As the passing of the peace winds down at Maryland Presbyterian Church in Towson, I start to sing the prayer for illumination from the pulpit. The congregation joins in within the first two notes as they find their seats.

Depending on who is in worship that morning, we can break into spontaneous harmonies so delicious it makes me want to sing it twice. All together, we proclaim:

I love to tell the story;

’twill be my theme in glory

to tell the old, old story

of Jesus and his love.

These days, more often than not, the congregation really is telling the story with me out of a collision of laments.

The church was grieving the loss of a choir and special music in worship. They had done good work to incorporate new music styles and traditions in worship over the years. Even when the membership numbers had declined, and the full choir they had boasted years ago had gone away, they still had worshipful music. But by the time I arrived, stresses in the budget had reduced the special music Sundays to Christmas and Easter. People started voicing their sadness that there was no choir, no folk band, no organ played. There was no big communal sound.

Meanwhile, I was sinking under the expectations of preaching a meaningful weekly sermon. I had been spoiled in my first call at the presbytery office, and had spent most of my time teaching, not preaching. After six weeks of standing in front of this room of people I hardly knew, I threw up my hands and decided there had to be another way — one where I wasn’t the only voice in the room, and that involved much more collaboration.

We tried a hymn sing, but people missed the sermon. We tried inviting people to join a pop-up choir, but after a few attempts, participation fizzled out.

Then one morning, during the annual creation care service, folks were invited to bring readings about faith and ecology. Wendell Berry and Mary Oliver were well-represented. Then a church member named Joe stood up and started to sing an a cappella solo rendition of “Big Yellow Taxi.” I was surprised — first by his courage and then by the congregation, who joined his song. A child came up from the back pew to dance in the aisle. It was unprompted, easy and gorgeous.

That was when I suspected that our laments might have a joint solution: What if we sang during the sermon?

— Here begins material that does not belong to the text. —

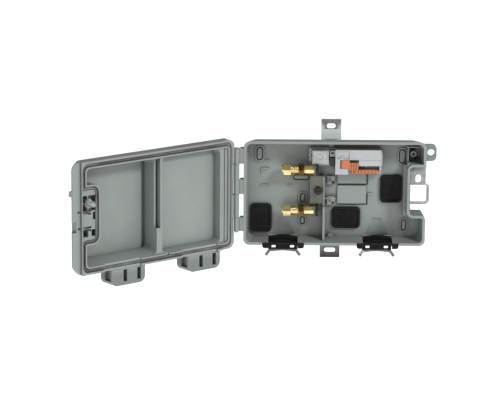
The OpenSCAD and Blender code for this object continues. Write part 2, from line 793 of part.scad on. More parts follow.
// Gasket path: the base rim seen from the hinge axis
module gasket_path(outer, inner, z0, z1) {
    translate([hinge_offset, 0, z0]) linear_extrude(z1 - z0) difference() {
        rim_outline(outer);
        rim_outline(inner);
    }
}

// Sealing lip that stands into the base just inside its rim
module inner_lip() {
    translate([hinge_offset, 0, -1.6]) linear_extrude(1.8) difference() {
        rim_outline(3.2);
        rim_outline(4.6);
        for (x = bottom_ports) translate([x - 22, -60]) square([44, 14]);
        translate([bracket_x - 9, -60]) square([4, 16]);
    }
}

// Drip lip outside the base rim, left out along the hinge and beside the lock
module outer_lip() {
    intersection() {
        rim_plate(-lip, 0.2, rim_r);
        translate([hinge_offset, 0, -5]) linear_extrude(10) difference() {
            square([260, 160], center = true);
            rounded_rect(base_w + 1.2, base_h + 1.2, base_r + 0.6);
            translate([-130, -80]) square([50, 160]);
            translate([base_w / 2 + 1.5, -80]) square([60, 160]);
            for (x = bottom_ports) translate([x - 22, -60]) square([44, 14]);
        }
    }
}

// Hood over a group of cables below the cover, with slots in its back
module cable_hood(x) {
    top = -cover_h / 2;
    difference() {
        translate([x, top, 1]) linear_extrude(18.5) difference() {
            translate([0, -6]) rounded_rect(40, 23, 6.5);
            translate([-30, 1.5]) square([60, 10]);
        }
        for (s = [-15, 1.6]) block([x + s, top - 14, 0], [x + s + 4.4, top - 2, 17]);
        block([x + 16.4, top - 13, 3], [x + 21, top - 2, 13]);
    }
}

// Recesses and ribs of the lock block, seen from inside
module lock_recesses() {
    s = screw_pos[1];
    difference() {
        block([lock_x + 0.8, s - 7.6, -3], [190.5, s + 7.6, web_back]);
        translate([screw_reach, s, 0]) cylinder(r = 4.2, h = 20);
        for (a = [0, 90]) translate([screw_reach, s, 4]) rotate(a) cube([24, 1.4, 6], center = true);
        block([188.4, s - 7.6, 2.5], [191, s + 7.6, 20]);
    }
    block([lock_x + 2, -2, -3], [lock_x + 7.6, 5.6, 8]);
    for (x = [171.8, 181.6]) block([x, -18.4, -3], [x + 6, -11.6, 9]);
    // Bevels above and below the tongue
    for (y = [6.6, -9.6]) translate([0, y, 0]) {
        block([178, -0.6, -3], [194, 1.4, 2.4]);
        translate([190, 0, 0]) rotate(12) block([-12, -1.2, -3], [4, 0.8, 2]);
    }
}

module cover_knuckle_solid() {
    for (span = cover_knuckles) {
        rod_y(span[0], span[1], 0, 0, knuckle_r);
        block([0, span[0], 0.3], [4, span[1], knuckle_r]);
        for (y = [span[0], span[1] - 2]) block([0, y, 0], [6, y + 2, 6]);
    }
}

module cover() {
    s = screw_pos[1];
    color(grey_plastic) on_cover() difference() {
        union() {
            difference() {
                union() {
                    cover_outside();
                    for (x = hood_reach) cable_hood(x);
                }
                cover_inside();
                divider_slit();
                gasket_path(-0.4, 2.9, -1, 1.6);
                // Shallow lines on the ledge beside the hinge
                block([15, -48, -1], [16.2, 48, 0.8]);
                lock_recesses();
                // Notch in the free edge, beside the padlock loop
                block([cover_reach - 4.5, -12.5, -5], [cover_reach + 1, -2, skirt_depth + 2]);
                // Relief over the hinge arms of the base
                for (span = base_knuckles)
                    block([2, span[0] - 0.4, -1], [5.6, span[1] + 0.4, 1]);
            }
            cover_knuckle_solid();
            inner_lip();
            outer_lip();
            block([cover_reach - 5, 23, 0.4], [cover_reach + 1.4, 28, 4]);
        }
        // Well for the screw head from the front, then the bore through the web
        translate([screw_reach, s, well_floor]) cylinder(r = well_r, h = 40);
        translate([screw_reach, s, -5]) cylinder(r = screw_r + 0.1, h = 40);
        rod_y(-50, 50, 0, 0, pin_r + pin_clearance);
    }
}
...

First, we had to reset the space to be more intimate. We rearranged the pews into a U shape so that no matter where you were sitting, you could see others. We moved the pulpit to the middle of the pews. We made everyone worshipping on Zoom visible to those in the sanctuary. Our space now primed us to be transformed from an audience to a community and opened the door to corporate proclamation of all kinds.

Half the Sundays each month, I preach, and the other half feature a sermon with welcomed interaction, overflowing with questions, songs, seriousness and silliness. We have Bible studies that end with congregants sharing the story’s call or good news. We put on reader’s theater-style plays. We share show-and-tell Sundays with an invitation to bring stories, readings or art on a theme. And of course, we sprinkle in musical sermons, weaving a retelling of the day’s scripture with hymns, protest and movement anthems, chanting, and secular music. The songs are simple and memorable, the kind you can take out of your pocket when you need them.

A few weeks ago, we told stories of women walking together as they faced impossible challenges. We remembered the story of Ruth and Naomi, their grief and disorientation, and the deaths and choices that bonded them. We sang together in the spirit of Ruth’s proclamation in Ruth 1, but in the words that first echoed through South African prisons during apartheid:

Courage, my friend;

you do not walk alone.

We will walk with you

and sing your spirit home.

Then we remembered Mary’s walk to the hill country to stay with Elizabeth in Luke 1. From her trek over limestone to the moment she greets her cousin, we felt the difficulty of the journey and the relief of falling into the arms of an older and wiser cousin. We sang together:

Walk together, the journey is long …

The journey, the journey, the journey is long.

We turned to our congregation’s journey and the call to grow relationships that may save us in the coming years. We sang:

From this house to the world,

we will go hand in hand.

Stories and songs tangled together in the room, and then we took them with us. In a moment of grief or challenge, Ruth 1 or Luke 1 might not come back to us word for word, but the harmonies we created around those stories might drift back to us and sustain us.

From my perspective, sitting in a room with a crowd all facing the same direction, receiving a sermon and then listening to music is a strange recipe for building community. It is a form of worship that seems not to trust the congregation, yet that’s how many of us gather.

We at Maryland Presbyterian are a couple of years into our experiment. The pews have stayed in their U shape. The pulpit has drifted farther into the middle of the sanctuary. More congregants brave the microphone to read a poem or proclaim good news. We love to tell these old, old stories — now together, and with a song.